Starting in the Fall I will be teaching C# .NET programming with VS 2010. However, the laptop at the college with it installed is a 5 year old POS. Can I install VS 2010 and activate with the same license on my laptop as I do with my desktop? Or does this violate the license with Microsoft? I thought about buying another copy - but the Academic reseller I deal with said I am only allowed to buy one copy a year. Both are used for Academic purpose - my day job provides me with a laptop so I am not worried they would ever think I am doing non-academic work with these - but I really need to have VS on both.
Thanks,
MDV
As per this pdf (Page 1)
A single license for the Software may not be shared or used concurrently by multiple end users.

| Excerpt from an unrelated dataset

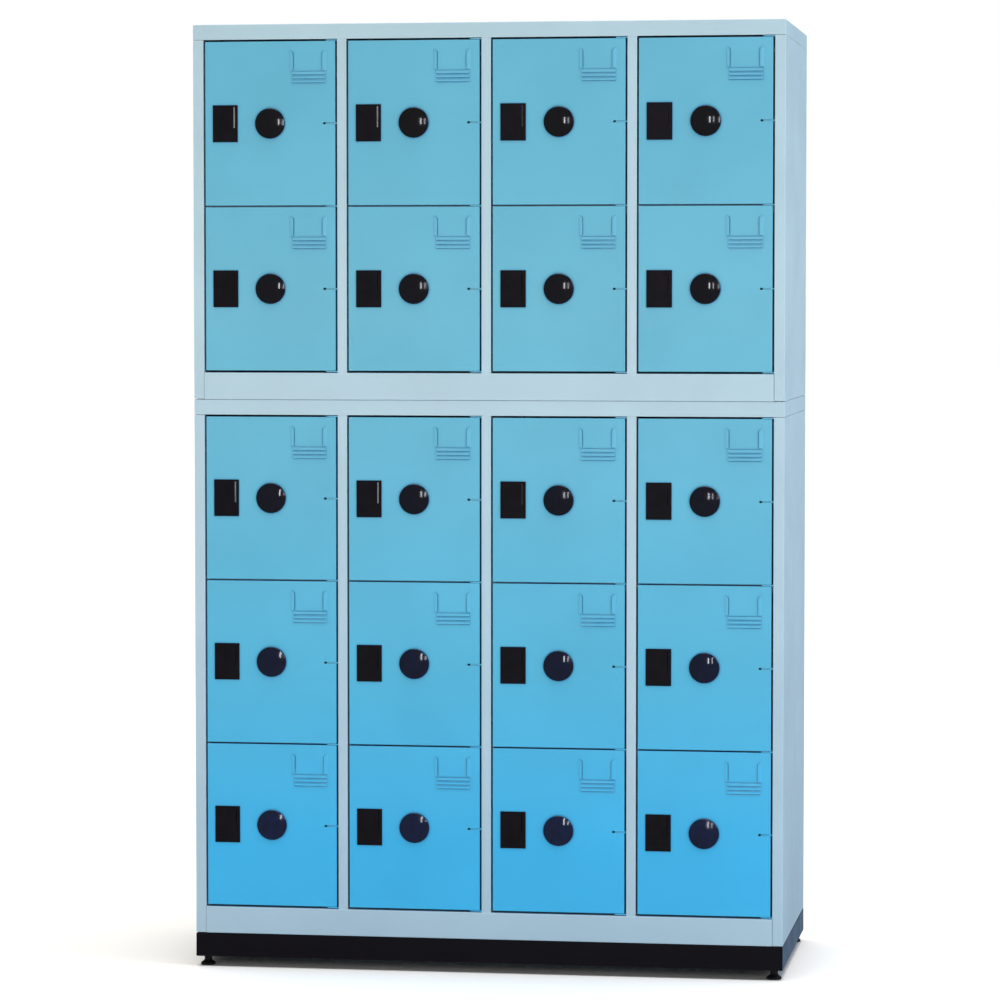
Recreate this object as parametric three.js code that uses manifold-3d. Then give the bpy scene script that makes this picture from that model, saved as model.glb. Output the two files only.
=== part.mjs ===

It looks to me that it can be installed on multiple machines as long as it is not used concurrently by multiple end users.
Also, reviewing this pdf (Page 9) I see
Visual Studio 2010 Client Edition-Only Licensing
Visual Studio 2010 products can be purchased without an MSDN subscription in certain channels. (See the How to Buy section of this paper for more details).The user can install and use the Visual Studio client software on as many devices as they like. However, the products are licensed on a per-user basis—that is, only the licensed user can use the software.
Yes you can, according to this thread on Visual Studio Developer Center/Visual Studio Forums. (And this comes from the Microsoft licensing specialists)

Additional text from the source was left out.